Print every line of the listing exactly, please.
^^^^
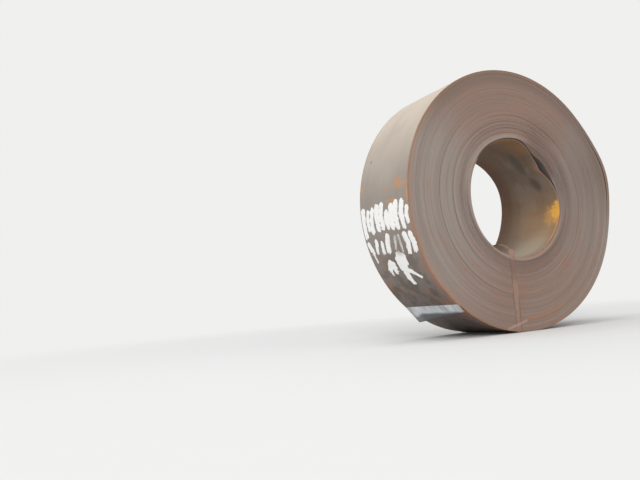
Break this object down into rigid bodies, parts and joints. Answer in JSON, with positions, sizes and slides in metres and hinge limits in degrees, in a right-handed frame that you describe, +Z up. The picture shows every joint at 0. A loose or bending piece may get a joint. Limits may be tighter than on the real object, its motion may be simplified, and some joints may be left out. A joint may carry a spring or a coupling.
{
  "type": "steel coil",
  "caption": "Coil of hot-rolled steel strip lying on its rim, wound round an open eye and sprung a little out of round, with a lifted outer end and a steel strap through the eye.",
  "frame": {"origin": "centre of the eye, on the coil's axis, halfway across the strip", "axes": "+Y along the coil's axis, away from the end that the picture shows; +Z up, as the coil lies on its rim; +X to the right, seen from that end"},
  "size_m": [1.1363, 0.357, 1.1156],
  "materials": {
    "coil_steel": "hot-rolled mill scale, dull grey-brown, with light rust on the strip edges",
    "strap_steel": "dull steel strapping, lightly rusted",
    "marking_paint": "white brushed-on tally paint, matte"
  },
  "bodies": {
    "root": {"steel_coil": "coil_steel", "eye_strap": "strap_steel"}
  },
  "joints": []
}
^^^^
:: RESPONSE BELOW ::
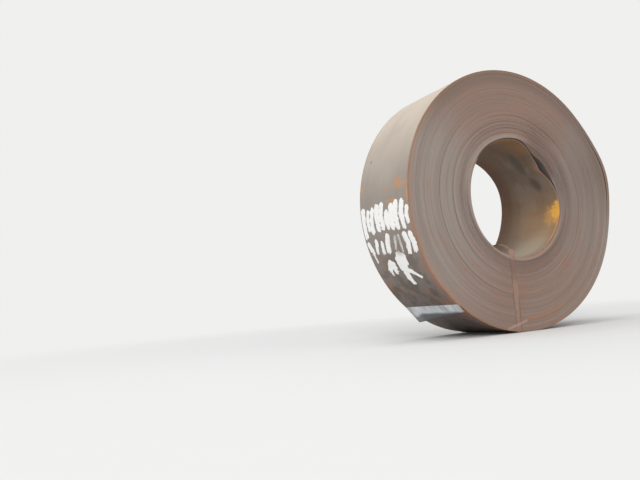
Break this object down into rigid bodies, parts and joints. Answer in JSON, with positions, sizes and slides in metres and hinge limits in degrees, in a right-handed frame that you describe, +Z up. The picture shows every joint at 0. A loose or bending piece may get a joint. Limits may be tighter than on the real object, its motion may be simplified, and some joints may be left out. A joint may carry a spring or a coupling.
{
  "type": "steel coil",
  "caption": "Coil of hot-rolled steel strip lying on its rim, wound round an open eye and sprung a little out of round, with a lifted outer end and a steel strap through the eye.",
  "frame": {"origin": "centre of the eye, on the coil's axis, halfway across the strip", "axes": "+Y along the coil's axis, away from the end that the picture shows; +Z up, as the coil lies on its rim; +X to the right, seen from that end"},
  "size_m": [1.1363, 0.357, 1.1156],
  "materials": {
    "coil_steel": "hot-rolled mill scale, dull grey-brown, with light rust on the strip edges",
    "strap_steel": "dull steel strapping, lightly rusted",
    "marking_paint": "white brushed-on tally paint, matte"
  },
  "bodies": {
    "root": {"steel_coil": "coil_steel", "eye_strap": "strap_steel"}
  },
  "joints": []
}